Laura Yoder, associate professor of nursing, gave her “last lecture” in the Northlawn Great Lounge on Tuesday, Jan. 26. Yoder started out by assuring the audience that she was not, in fact, leaving Eastern Mennonite University any time soon.
Yoder’s lecture explored the idea of perfection as completeness, and what completeness means to her in relation to her roles as nurse, professor, mother and wife. [Hear her podcast.]
The “Last Lecture” series, sponsored by Residence Life, invited speakers onto campus to impart their wisdom after the model of Cornell professor Randy Pautsch. Pautsch gave a lecture weeks after being diagnosed with terminal cancer in September 2007, which eventually created the basis for a best-selling book, co-written with Jeffrey Zaslow of the Wall Street Journal, of the same name. Pautsch died in July of 2008.
Sharing her story
Among the questions posed to “Last Lecture” speakers are two defining ones that Pautsch asked: What wisdom would we impart to the world if we knew it was our last chance? If we had to vanish tomorrow, what would we want as our legacy?
Yoder said that in order to prepare her thoughts, she had to put herself in a troubling situation: “the only way to get anywhere with formulating this thought was to imagine that either I was in the process of dying or that I had the knowledge that I was going to die soon.”
Her first audience that she kept in mind, she says, were her children.
Yoder’s first point was on Matthew 5:48 [NIV]: Be perfect, therefore, as your heavenly Father is perfect. She expressed a feeling of distaste for that verse when she was first learning it, due to the worldly view of what perfect is. However, upon further investigation, Yoder found that another translation for “perfect,” “telios,” used in this verse as “complete.” Being as perfect as God is not impossible when one views “perfect” as “complete” or “whole.”
“As a nurse, my concept of completeness has been a part of my conceptual framework and my worldview since I went through the nursing program at Goshen College,” she said.
Being perfect like God is possible through transformation, she said, as stated in Romans 12:2 [NIV]: And do not be conformed to this world, but be transformed by the renewing of your mind, so that you may prove what the will of God is, that which is good and acceptable and perfect.
Yoder says that her renewing process has been accomplished through Bible study, by accepting the truths of Jesus and his disciples, and the truths as demonstrated by current disciples she has come to know.
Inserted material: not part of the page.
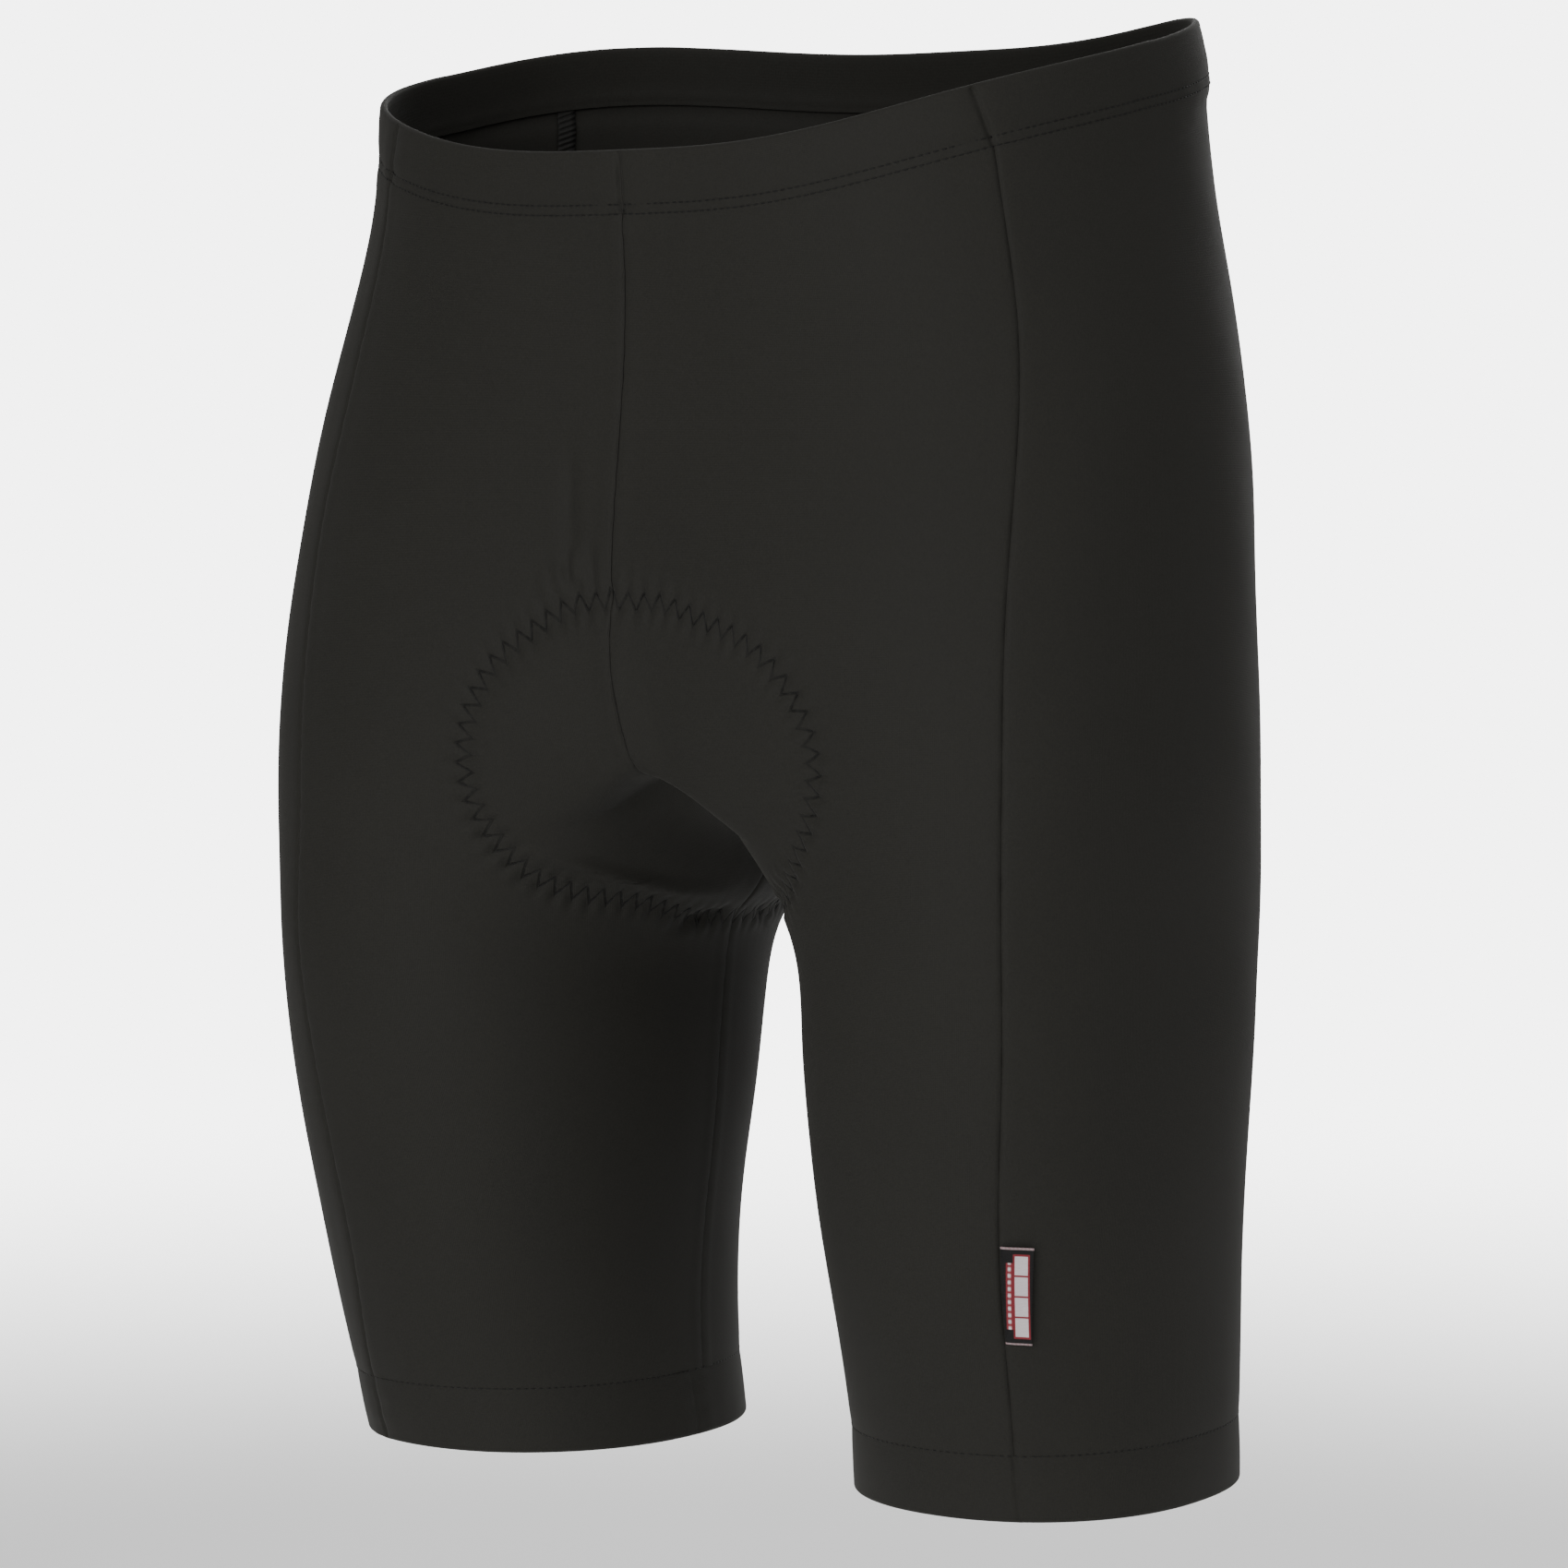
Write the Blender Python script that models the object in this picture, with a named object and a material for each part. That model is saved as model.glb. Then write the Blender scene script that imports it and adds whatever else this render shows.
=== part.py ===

“The refining and transforming process doesn’t end with me,” says Yoder. “The transformation is not ended at the edge of my skin. It will and has, I believe, extended on and out of me to the people I love, the patients I care for, the students I teach.”
Yoder urged her audience to be willing to step into “lifelong task” of being shaped and transformed by Christ.
Yoder has clinical experience in medical-surgical nursing, progressive care/ telemetry nursing, advanced nursing care (Primary Care Adult Nurse Practitioner), and nursing research. After earning her bachelor’s degree in nursing from Goshen College, Yoder continued her education with a master’s degree in nursing from the University of South Florida, and a PhD in nursing from the University of Virginia. Her research centers around understanding adolescent health behavior and the multilevel contextual influences relating to the development of healthy lifestyles.
In 2011, Yoder was honored with the “excellence in nursing instruction” award by the Virginia Student Nurses Association. She is an elder at Park View Mennonite Church.
A version of this article was published in the Jan. 28 issue of the Weather Vane.